» Given records:
= = = =
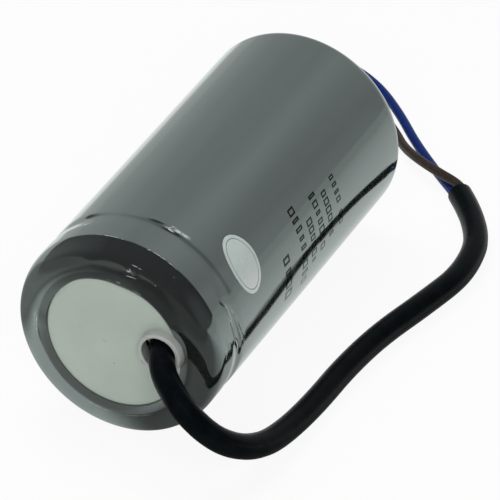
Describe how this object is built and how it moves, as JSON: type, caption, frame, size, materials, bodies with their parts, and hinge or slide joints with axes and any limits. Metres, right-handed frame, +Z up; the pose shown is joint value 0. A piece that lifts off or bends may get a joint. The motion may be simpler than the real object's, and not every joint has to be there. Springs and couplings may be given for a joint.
{
  "type": "motor start capacitor",
  "caption": "Cylindrical motor capacitor lying on its side: film-sleeved metal can, moulded end cover with an off-centre collar, and a flexible lead that splits into insulated cores.",
  "frame": {"origin": "on the surface it lies on, under the middle of the can and its collar, without the free lead", "axes": "+Y along the can's axis, from the cover end to the base end; +Z up; the lead lies on the +X side"},
  "size_m": [0.0828, 0.1738, 0.05],
  "materials": {
    "film_sleeve": "glossy shrink film",
    "can_metal": "drawn, satin",
    "cover_plastic": "moulded, fine matt",
    "seal_rubber": "matt",
    "roll_film": "metallised film edge",
    "tube_plastic": "extruded",
    "wrap_film": "clear wrap",
    "sprayed_metal": "rough sprayed",
    "pad_board": "pressed board",
    "sheath_black": "soft matt",
    "core_blue": "semi-gloss",
    "core_brown": "semi-gloss",
    "tinned_copper": "tinned strands",
    "tie_nylon": "moulded",
    "splice_metal": "tinned, crimped",
    "solder_metal": "bright",
    "label_paper": "coated paper"
  },
  "bodies": {
    "root": {"sleeve": "film_sleeve", "can": "can_metal", "end_cover": "cover_plastic", "gasket": "seal_rubber", "winding": "roll_film", "winding_tube": "tube_plastic", "winding_wrap": "wrap_film", "contact_front": "sprayed_metal", "contact_back": "sprayed_metal", "front_pad": "pad_board", "base_pad": "pad_board", "cord_sheath": "sheath_black", "cord_tie": "tie_nylon", "core_blue": "core_blue", "core_brown": "core_brown", "core_blue_inner": "core_blue", "core_brown_inner": "core_brown", "tip_blue": "tinned_copper", "tip_brown": "tinned_copper", "splice_blue": "splice_metal", "splice_brown": "splice_metal", "lead_front": "tinned_copper", "lead_back": "tinned_copper", "solder_front": "solder_metal", "solder_back": "solder_metal", "oval_label": "label_paper"}
  },
  "joints": []
}
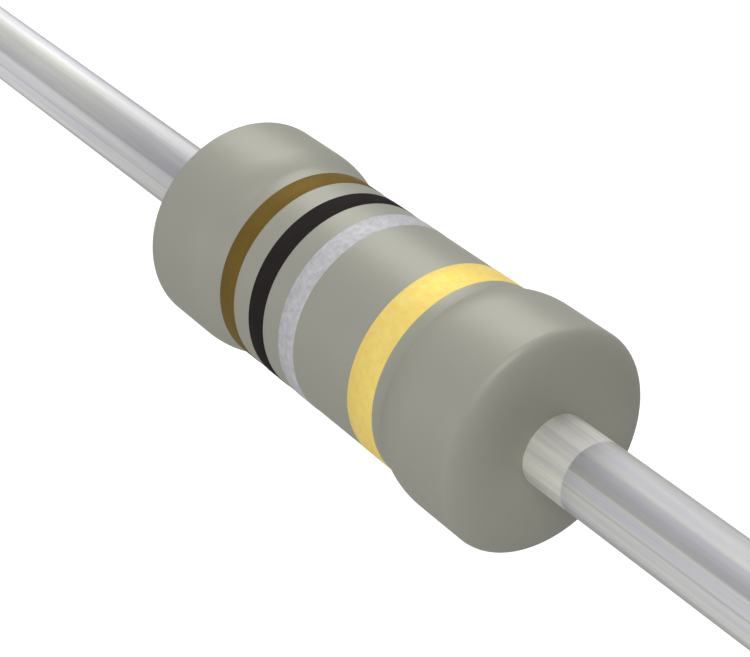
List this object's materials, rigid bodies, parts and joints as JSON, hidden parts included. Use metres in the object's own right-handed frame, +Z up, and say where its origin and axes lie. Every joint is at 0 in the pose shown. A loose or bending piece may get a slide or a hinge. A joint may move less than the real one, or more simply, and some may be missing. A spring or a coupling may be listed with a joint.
{
  "type": "axial resistor",
  "caption": "Axial-lead power resistor: matt grey dog-bone body with painted colour-code rings and a straight tinned wire lead from each end.",
  "frame": {"origin": "middle of the body, on the axis of the leads", "axes": "+X along the leads towards the gold tolerance band's end, +Z up; the part is round about X"},
  "size_m": [0.038, 0.0024, 0.0024],
  "materials": {
    "ceramic": "matt fired alumina",
    "resistance_wire": "bare drawn copper-nickel wire, satin",
    "plated_steel": "pressed and tin plated, satin",
    "tinned_copper": "drawn copper wire, hot tinned, satin with lengthwise draw lines",
    "grey_lacquer": "matt flameproof silicone lacquer, warm grey",
    "brown_paint": "satin paint",
    "black_paint": "satin paint",
    "silver_paint": "fine aluminium-flake paint, faintly mottled",
    "gold_paint": "fine bronze-flake paint, faintly mottled"
  },
  "bodies": {
    "root": {"core_rod": "ceramic", "resistance_winding": "resistance_wire", "left_end_cap": "plated_steel", "right_end_cap": "plated_steel", "left_lead": "tinned_copper", "right_lead": "tinned_copper", "coating": "grey_lacquer", "brown_band": "brown_paint", "black_band": "black_paint", "silver_band": "silver_paint", "gold_band": "gold_paint"}
  },
  "joints": []
}
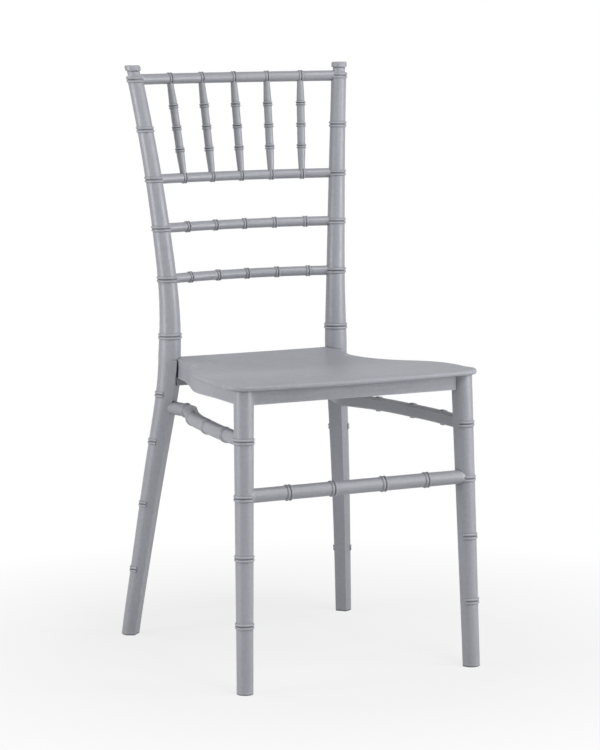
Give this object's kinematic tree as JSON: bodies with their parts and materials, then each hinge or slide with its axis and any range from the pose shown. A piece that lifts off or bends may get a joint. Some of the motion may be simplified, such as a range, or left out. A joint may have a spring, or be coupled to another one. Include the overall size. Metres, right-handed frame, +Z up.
= = = =
» Given instruction: Quote each line of the listing above exactly.

» Result of the task:
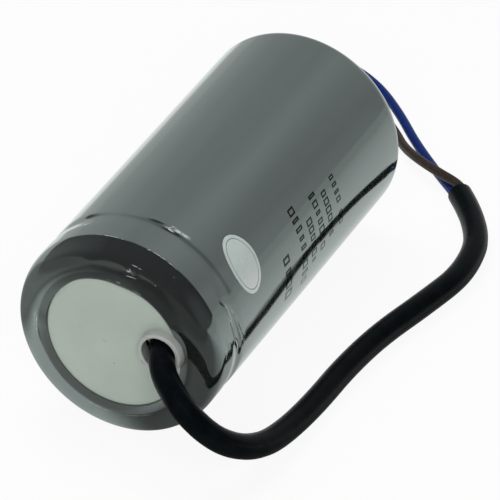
Describe how this object is built and how it moves, as JSON: type, caption, frame, size, materials, bodies with their parts, and hinge or slide joints with axes and any limits. Metres, right-handed frame, +Z up; the pose shown is joint value 0. A piece that lifts off or bends may get a joint. The motion may be simpler than the real object's, and not every joint has to be there. Springs and couplings may be given for a joint.
{
  "type": "motor start capacitor",
  "caption": "Cylindrical motor capacitor lying on its side: film-sleeved metal can, moulded end cover with an off-centre collar, and a flexible lead that splits into insulated cores.",
  "frame": {"origin": "on the surface it lies on, under the middle of the can and its collar, without the free lead", "axes": "+Y along the can's axis, from the cover end to the base end; +Z up; the lead lies on the +X side"},
  "size_m": [0.0828, 0.1738, 0.05],
  "materials": {
    "film_sleeve": "glossy shrink film",
    "can_metal": "drawn, satin",
    "cover_plastic": "moulded, fine matt",
    "seal_rubber": "matt",
    "roll_film": "metallised film edge",
    "tube_plastic": "extruded",
    "wrap_film": "clear wrap",
    "sprayed_metal": "rough sprayed",
    "pad_board": "pressed board",
    "sheath_black": "soft matt",
    "core_blue": "semi-gloss",
    "core_brown": "semi-gloss",
    "tinned_copper": "tinned strands",
    "tie_nylon": "moulded",
    "splice_metal": "tinned, crimped",
    "solder_metal": "bright",
    "label_paper": "coated paper"
  },
  "bodies": {
    "root": {"sleeve": "film_sleeve", "can": "can_metal", "end_cover": "cover_plastic", "gasket": "seal_rubber", "winding": "roll_film", "winding_tube": "tube_plastic", "winding_wrap": "wrap_film", "contact_front": "sprayed_metal", "contact_back": "sprayed_metal", "front_pad": "pad_board", "base_pad": "pad_board", "cord_sheath": "sheath_black", "cord_tie": "tie_nylon", "core_blue": "core_blue", "core_brown": "core_brown", "core_blue_inner": "core_blue", "core_brown_inner": "core_brown", "tip_blue": "tinned_copper", "tip_brown": "tinned_copper", "splice_blue": "splice_metal", "splice_brown": "splice_metal", "lead_front": "tinned_copper", "lead_back": "tinned_copper", "solder_front": "solder_metal", "solder_back": "solder_metal", "oval_label": "label_paper"}
  },
  "joints": []
}
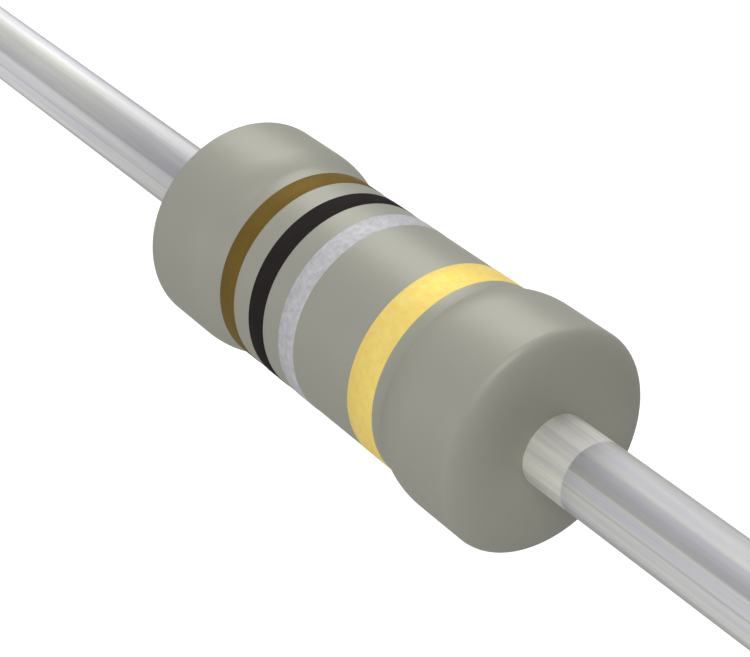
List this object's materials, rigid bodies, parts and joints as JSON, hidden parts included. Use metres in the object's own right-handed frame, +Z up, and say where its origin and axes lie. Every joint is at 0 in the pose shown. A loose or bending piece may get a slide or a hinge. A joint may move less than the real one, or more simply, and some may be missing. A spring or a coupling may be listed with a joint.
{
  "type": "axial resistor",
  "caption": "Axial-lead power resistor: matt grey dog-bone body with painted colour-code rings and a straight tinned wire lead from each end.",
  "frame": {"origin": "middle of the body, on the axis of the leads", "axes": "+X along the leads towards the gold tolerance band's end, +Z up; the part is round about X"},
  "size_m": [0.038, 0.0024, 0.0024],
  "materials": {
    "ceramic": "matt fired alumina",
    "resistance_wire": "bare drawn copper-nickel wire, satin",
    "plated_steel": "pressed and tin plated, satin",
    "tinned_copper": "drawn copper wire, hot tinned, satin with lengthwise draw lines",
    "grey_lacquer": "matt flameproof silicone lacquer, warm grey",
    "brown_paint": "satin paint",
    "black_paint": "satin paint",
    "silver_paint": "fine aluminium-flake paint, faintly mottled",
    "gold_paint": "fine bronze-flake paint, faintly mottled"
  },
  "bodies": {
    "root": {"core_rod": "ceramic", "resistance_winding": "resistance_wire", "left_end_cap": "plated_steel", "right_end_cap": "plated_steel", "left_lead": "tinned_copper", "right_lead": "tinned_copper", "coating": "grey_lacquer", "brown_band": "brown_paint", "black_band": "black_paint", "silver_band": "silver_paint", "gold_band": "gold_paint"}
  },
  "joints": []
}
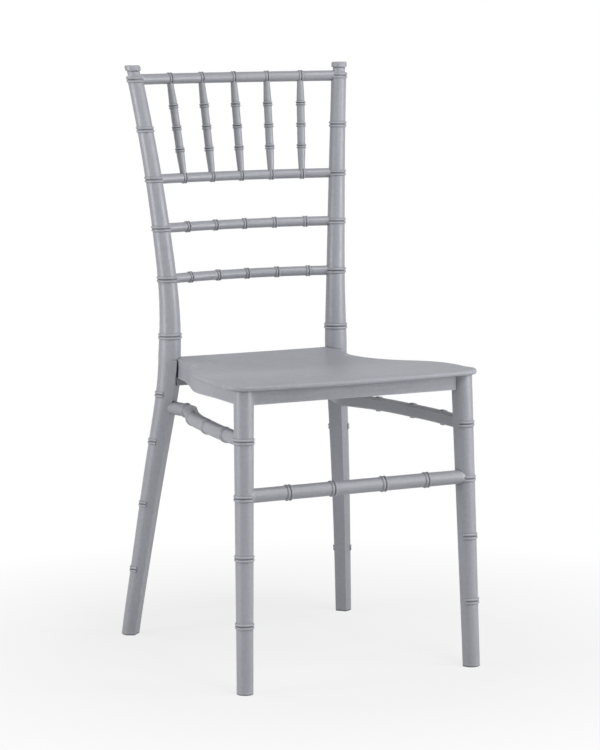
Give this object's kinematic tree as JSON: bodies with their parts and materials, then each hinge or slide with its axis and any range from the pose shown. A piece that lifts off or bends may get a joint. Some of the motion may be simplified, such as a range, or left out. A joint may have a spring, or be coupled to another one. Include the overall size. Metres, right-handed frame, +Z up.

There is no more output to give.